Biographies of Three Women Writers

The lives of three diverse women writers, all born in the early years of this century, are explored at full length for the first time in three recent biographies. All are highly intriguing subjects, but the treatment they receive is uneven.

IN EXTREMIS: THE LIFE OF LAURA RIDING, by Deborah Baker (Grove Press, 478 pp., $30). A brilliant and original poet who renounced poetry and who was also a wildly erratic woman, Laura Riding (1901-1991) may well be one of the most baffling figures of modern literature. The daughter of first-generation immigrants, Riding was the beneficiary of New York's then-great public school system. Her early poems impressed the group of Southern writers known as the ``Fugitives,'' but before long, she left America and her first husband for an association with the English writer Robert Graves and his wife.

Graves and Riding had a tempestuous love affair: Rumor had it that she was his inspiration for the cunning, monstrous Livia in ``I, Claudius'' and for his concept of ``The White Goddess.'' In 1940, following the publication of her ``Collected Poems,'' her break with Graves, and marriage to Schuyler Jackson, Riding stopped writing poetry, declaring that the temptation to achieve verbal beauty and dramatic effects at the expense of accurate meaning made it incompatible with her deeper commitment to telling the truth. She and her husband spent years on a futile attempt to compile a completely accurate dictionary.

Unfortunately, the most conspicuous product of Riding's last years was an outpouring of convoluted letters-to-the-editor in which she settled old scores, claimed credit for ideas allegedly stolen from her, and endlessly ``clarified'' her position in a manner that was ever more confusing.

It is a pity that the first major biography of Riding will likely add to this confusion. First-time biographer Deborah Baker has a genuine feel for her subject and for the genius amid the megalomania. But she tells the story in such disorganized fashion -

jumping ahead, then backing up to explain, losing the threads of chronology and logic alike - that it's nearly impossible to follow. So the best introduction to Riding is still Riding herself.

Several of her core works have been issued by Persea Books, including ``First Awakenings: The Early Poems of Laura Riding,'' ``Selected Poems: In Five Sets,'' and ``The Word `Woman' and Other Related Writings.'' The poems, in particular, exert a powerful fascination.

ELIZABETH BISHOP: LIFE AND THE MEMORY OF IT, by Brett C. Millier (University of California Press, 602 pp., $28). A more limited - if more polished - poet than Laura Riding, Elizabeth Bishop (1911-1979) was as understated and reticent as Riding was audacious and flamboyant. Yet she too is something of a mystery. Raised by two sets of grandparents after losing her father and mother at an early age, the introspective child grew into a shy, quirky Vassar girl, who intrigued and puzzled her contemporaries.
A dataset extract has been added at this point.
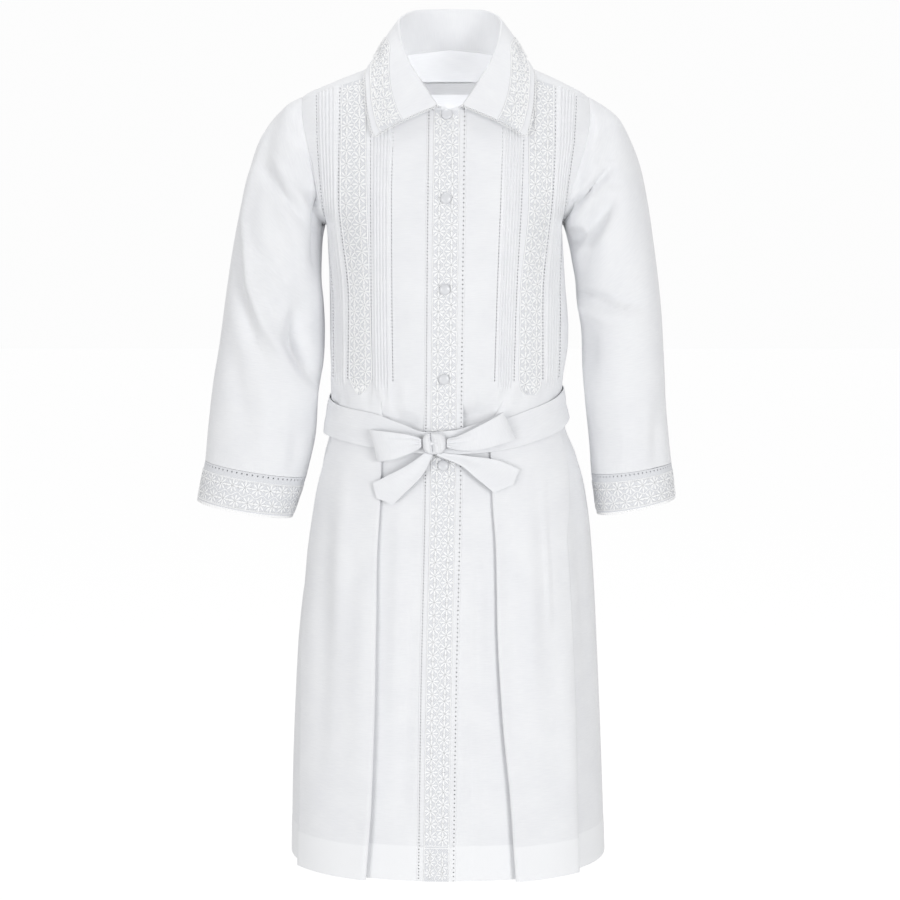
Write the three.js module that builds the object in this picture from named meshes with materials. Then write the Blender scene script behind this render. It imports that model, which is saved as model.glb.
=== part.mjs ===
// Kittel: a white button-front ritual robe with pin tucks, lace bands and a tied belt.
// It keeps the hollow form that it has when worn. Sizes are in millimetres and +Z is up.
// The front faces -Y, and +X is the wearer's left. The origin is where the wearer's
// shoulders hold it, midway between the inner ends of the shoulder seams.
import * as THREE from 'three';

// Walls and clearances
const CLOTH = 1.5;
const COLLAR_WALL = 2.2;
const STRIP = 1.2;
const LACE = 1;
const SEAM_GAP = 0.3;
const ON_PANEL = 0.35;
const SLEEVE_GAP = 2.4;
// Below the yoke's front seam: where the fronts start, and where their lace starts
const FRONT_GAP = 1.2 * SEAM_GAP;
const LACE_GAP = 4 * SEAM_GAP;
const CUFF_GAP = 1.5 * SEAM_GAP;

// Lengths
const HEM = -1176;
const UNDERARM = -228;
const BACK_SEAM = -95;
const WAIST_FLAT = -462;
const PLEATS_FORMED = -545;

const FORM_ROUNDNESS = 2.25;
const RIGHT = -1;
const LEFT = 1;
const DEG = Math.PI / 180;

// Half widths to the wearer's right and left, and depths to the front and back, by height
const BODY = [
  { z: 100, right: 70, left: 70, front: 20, back: 62 },
  { z: 36, right: 72, left: 72, front: 22, back: 64 },
  { z: 20, right: 79, left: 79, front: 30, back: 72 },
  { z: 0, right: 118, left: 118, front: 48, back: 84 },
  { z: -20, right: 168, left: 162, front: 60, back: 93 },
  { z: -43, right: 216, left: 202, front: 70, back: 99 },
  { z: -70, right: 230, left: 217, front: 82, back: 105 },
  { z: -110, right: 231, left: 220, front: 100, back: 111 },
  { z: -150, right: 223, left: 210, front: 111, back: 114 },
  { z: -190, right: 204, left: 187, front: 118, back: 114 },
  { z: UNDERARM, right: 182, left: 165, front: 121, back: 111 },
  { z: -283, right: 179, left: 168, front: 121, back: 105 },
  { z: -345, right: 178, left: 172, front: 118, back: 100 },
  { z: -400, right: 178, left: 174, front: 115, back: 98 },
  { z: -450, right: 177, left: 168, front: 112, back: 97 },
  { z: -490, right: 177, left: 166, front: 110, back: 97 },
  { z: -530, right: 178, left: 172, front: 110, back: 99 },
  { z: -567, right: 187, left: 187, front: 116, back: 107 },
  { z: -620, right: 199, left: 201, front: 127, back: 120 },
  { z: -690, right: 211, left: 211, front: 138, back: 132 },
  { z: -790, right: 224, left: 218, front: 148, back: 143 },
  { z: -900, right: 232, left: 224, front: 155, back: 150 },
  { z: -1050, right: 239, left: 231, front: 161, back: 157 },
  { z: HEM, right: 242, left: 236, front: 165, back: 162 },
];

// How far out the armhole seam lies on each side, by height
const ARMHOLE = [
  { z: -43, right: 216, left: 202 },
  { z: -70, right: 214, left: 203 },
  { z: -110, right: 206, left: 196 },
  { z: -150, right: 196, left: 184 },
  { z: -190, right: 188, left: 172 },
  { z: UNDERARM, right: 182, left: 165 },
];

// The neck seam, by angle round the body from centre front, in degrees
const NECKLINE = [
  { angle: 0, z: -62 },
  { angle: 15, z: -38 },
  { angle: 39, z: -3 },
  { angle: 65, z: 8 },
  { angle: 90, z: 14 },
  { angle: 135, z: 26 },
  { angle: 180, z: 33 },
];
const SHOULDER_ANGLE = 39;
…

Born and bred in the brisk climate of the Northeast, Bishop spent a lot of her adult life in Brazil, where she was involved in a sort of triangle with two other women. Her poems - elegant, superbly crafted, arch or impassioned by turns - won her wide esteem from critics and fellow poets.

This detailed, workman-like biography provides full coverage of Bishop's life and work: a complicated, poignant, and unusual story. If Millier's telling of it is sometimes less than inspired, it is, at least, insightful and informative.

MARY RENAULT: A BIOGRAPHY, by David Sweetman (Harcourt Brace & Co., 322 pp., $24.95). Mary Renault's keenly imagined, soundly researched historical novels continue to delight readers and scholars alike. Renault (1905-1983) grew up in England and lived much of her adult life in South Africa, but she wrote about ancient Greece. In books like ``The Last of the Wine'' (1956), ``The King Must Die'' (1958), and ``The Bull from the Sea'' (1962), she portrayed the ancient world so that modern readers might view its customs and values through the eyes of its kings, slaves, citizens, poets, and heroes.

Renault's portrayal of homosexuality in ancient Greece enlightened rather than shocked her mainstream audience. Renault herself shared her life with a woman. Yet she did not think of herself as a lesbian.

David Sweetman, a journalist who made a documentary about Renault, presents a clear, accessible account of her life and work. He highlights the paradoxes and ironies of her personality and her politics, although he doesn't probe very deeply. Still, this is a lively and intelligent introduction to and appreciation of a writer who broadened the horizons of readers the world over.